Публикации On air
Растопили сцену
С 8 по 11 февраля в Большом театре прошел премьерный блок «Снегурочки» Петра Чайковского. Его приурочили к двум юбилеям, 200-летию драматурга Александра Островского, и 150-летию мировой премьеры музыкально-драматического действа. Хореографом и режиссёром по пластике стала Виктория Арчая. Постановщица и артистка скорее известна как фигура из мира независимого contemporary dance. В то же время в её CV есть и более формальные страницы: руководила танцевальной труппой государственного Камерного театра в Воронеже, выиграла первый конкурс хореографов фестиваля «Танцсоюз», ставила в МТЮЗе. Тата Боева сходила на спектакль, который отсылает к практикам XIX века, и размышляет, что современные хореографы могут предложить оперному театру.

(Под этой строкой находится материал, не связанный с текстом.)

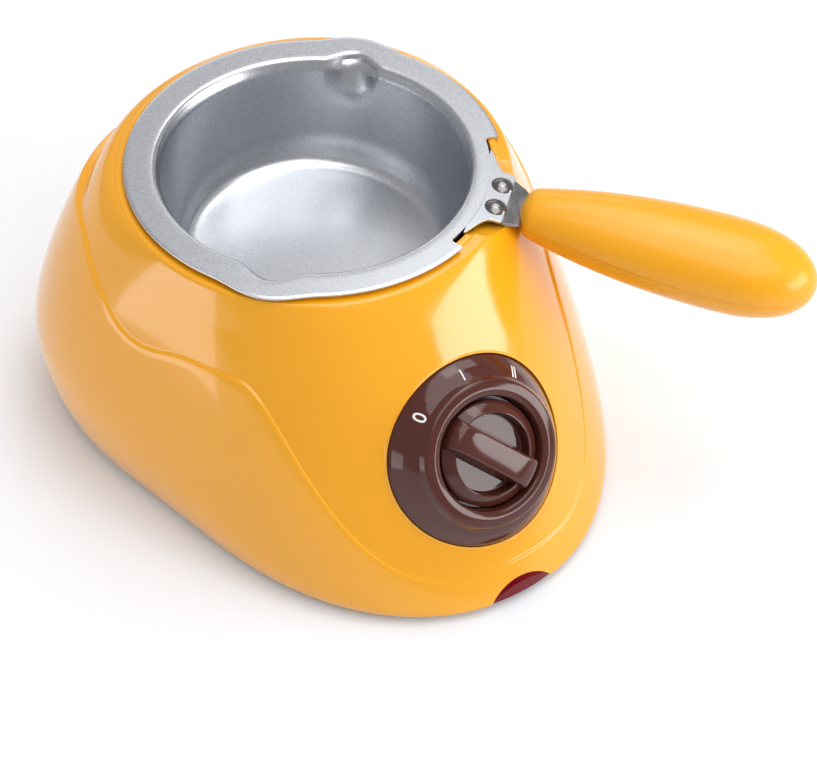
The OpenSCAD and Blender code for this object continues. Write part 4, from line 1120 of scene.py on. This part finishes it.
def make_lights():
    heart = Vector((0, 0, HEART_HEIGHT))
    area("right_softbox", placed(40, 14, 1.0), heart, 4.2, 0.74, 0.32)
    area("rim_softbox", placed(152, 26, 1.1), heart, 0.7, 0.7, 0.24)
    area("rear_softbox", placed(118, 66, 1.2), heart, 5.0, 0.8, 0.8)
    area("top_softbox", placed(10, 72, 1.3), heart, 9.6, 1.2, 1.2)
    area("left_card", CARD_PLACE, Vector((0, 0, CARD_PLACE.z)), 0.16, 0.24, 0.10)


# Camera: turns in radians, shift and distance in millimetres from the middle of the pot's rim
CAMERA_AZIMUTH = 0.6124552
CAMERA_ELEVATION = 0.8168232
CAMERA_ROLL = -0.0258646
CAMERA_SHIFT = (-29.25447, 69.01368)
CAMERA_DISTANCE = 800.0
FOCAL_PIXELS = 2584.156
FRAME_WIDTH = 817
SENSOR = 36


def make_camera():
    """The photograph's camera, placed from the middle of the pot's rim."""
    ca, sa = math.cos(CAMERA_AZIMUTH), math.sin(CAMERA_AZIMUTH)
    ce, se = math.cos(CAMERA_ELEVATION), math.sin(CAMERA_ELEVATION)
    cr, sr = math.cos(CAMERA_ROLL), math.sin(CAMERA_ROLL)
    turn = Matrix(((ca, -sa, 0), (sa, ca, 0), (0, 0, 1)))
    tilt = Matrix(((1, 0, 0), (0, se, ce), (0, -ce, se)))
    roll = Matrix(((cr, -sr, 0), (sr, cr, 0), (0, 0, 1)))
    axes = (roll @ tilt @ turn).transposed()
    offset = axes @ Vector((-CAMERA_SHIFT[0], -CAMERA_SHIFT[1], CAMERA_DISTANCE))
    data = bpy.data.cameras.new("camera")
    data.sensor_width = SENSOR
    data.lens = FOCAL_PIXELS / FRAME_WIDTH * SENSOR
    data.clip_start, data.clip_end = 0.01, 50
    camera = bpy.data.objects.new("camera", data)
    bpy.context.scene.collection.objects.link(camera)
    place = axes.to_4x4()
    place.translation = Vector((AXIS.x, AXIS.y, RIM * MM)) + offset * MM
    camera.matrix_world = place
    bpy.context.scene.camera = camera


make_camera()
make_world()
make_lights()
make_floor()
make_housing()
make_dial()
make_marks()
make_bead()
make_knob()
make_pot()
make_grip("grip_upper", "handle_upper", 1)
make_grip("grip_lower", "handle_lower", -1)
finish_nodes()

bpy.context.scene.view_settings.view_transform = "Standard"
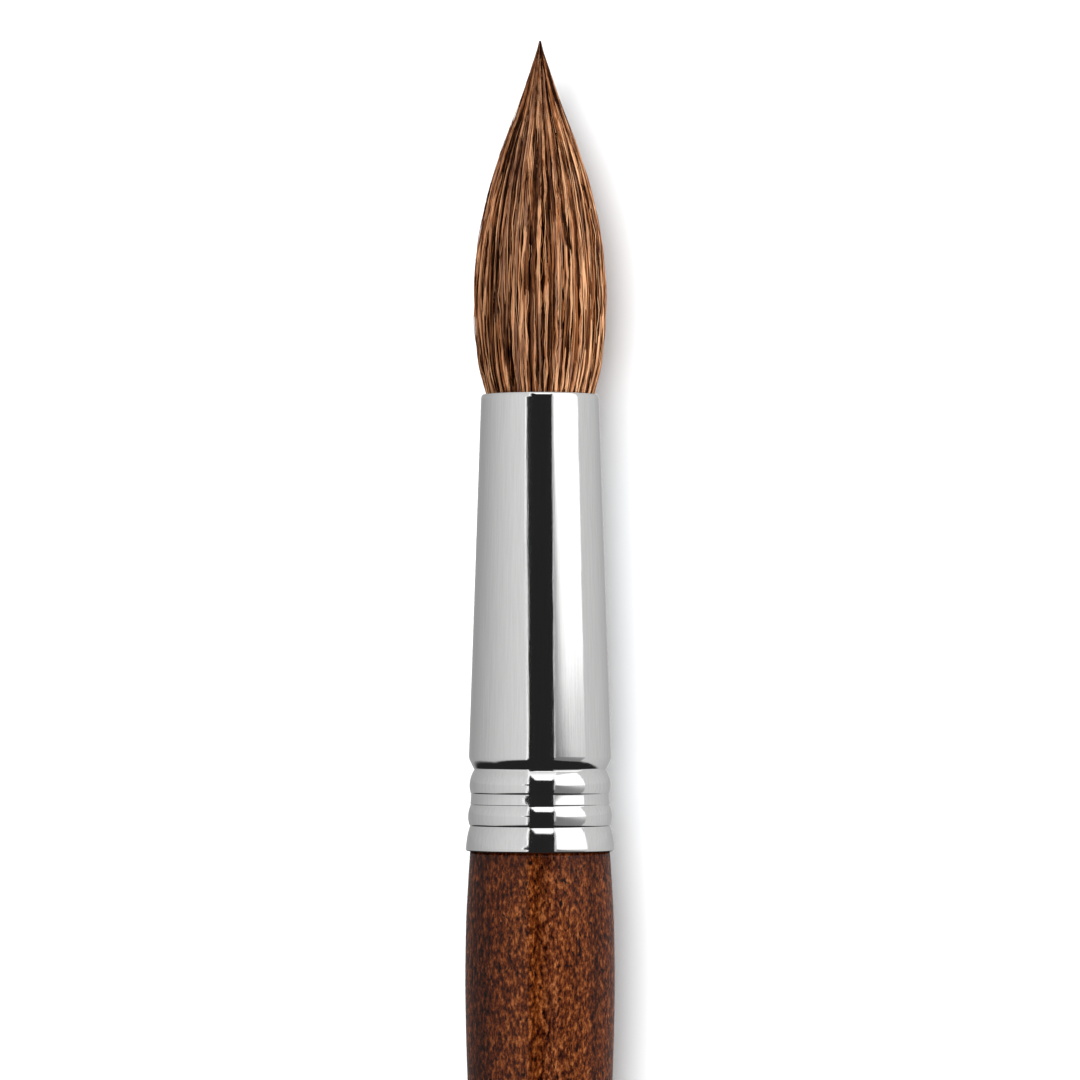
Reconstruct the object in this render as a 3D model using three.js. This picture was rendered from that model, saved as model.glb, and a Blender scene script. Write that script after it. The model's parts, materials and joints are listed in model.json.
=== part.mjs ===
// A large round watercolour brush, lying on its side with the hair towards +X.
//
// A turned wooden handle is glued and crimped into one end of a seamless, tapered metal ferrule. The other end
// holds the tuft: a bundle of hair that is tied with thread at its root and set in resin inside the ferrule.
// The tuft is springy, so it is two solids: its root, held by the ferrule, and the free hair, which bends on it.
//
// Every piece is turned round the brush's axis. A place along that axis is its distance from the ferrule's mouth,
// in millimetres: positive towards the hair's tip and negative towards the handle's tail.
import * as THREE from "three";

// ---- Driving dimensions, in millimetres and degrees ----

const SIDES = 32; // flats round every turned piece, with one of them facing down
const CURVE_STEPS = 3; // points along each curve of the ferrule
const CORNER_SPACING = 0.2; // the least distance between two corners of an outline
const FIT_GAP = 0.1; // radial room between pieces that are nested in each other

const HAIR_OUT = 40.6; // from the ferrule's mouth to the hair's tip
const FERRULE_LENGTH = 52.4;
const HANDLE_OUT = 168; // the part of the handle behind the ferrule
const GRIP_LENGTH = 33; // the bellied part of the handle, before its long taper
const TAIL_ROUND = 4.5; // length of the rounded tail end
const TAIL_FLAT_RADIUS = 1.2;

const MOUTH_RADIUS = 6.79; // outside of the ferrule
const WALL = 0.4;
const LIP = 0.3; // rounding of the ferrule's mouth
const SHOULDER = { at: -40.7, radius: 8.12 }; // where the ferrule's long taper ends
const SHOULDER_CORNER = { at: -42.4, radius: 8.22 }; // what its curve into the first groove rounds off
const GROOVES = [
  { at: -43.2, radius: 7.66 },
  { at: -45.8, radius: 7.82 },
  { at: -47.1, radius: 7.87 },
  { at: -49.5, radius: 7.98 },
];
const BEAD_TOPS = { first: 8.04, second: 8.21, rim: 8.52 };
const REAR_RADIUS = 8.44; // of the ferrule's rear edge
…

Начну со спойлера: пригласить человека из современного танца в оперный дом, чтобы поставить движение или скорее даже спектакль целиком, — обычное дело в Европе. Целая региональная школа, не имеющая толкового русского перевода flemish wave — проще говоря, бельгийский contemporary dance — построена на междисциплинарном взаимодействии. В том числе — на проникновении танца в оперу.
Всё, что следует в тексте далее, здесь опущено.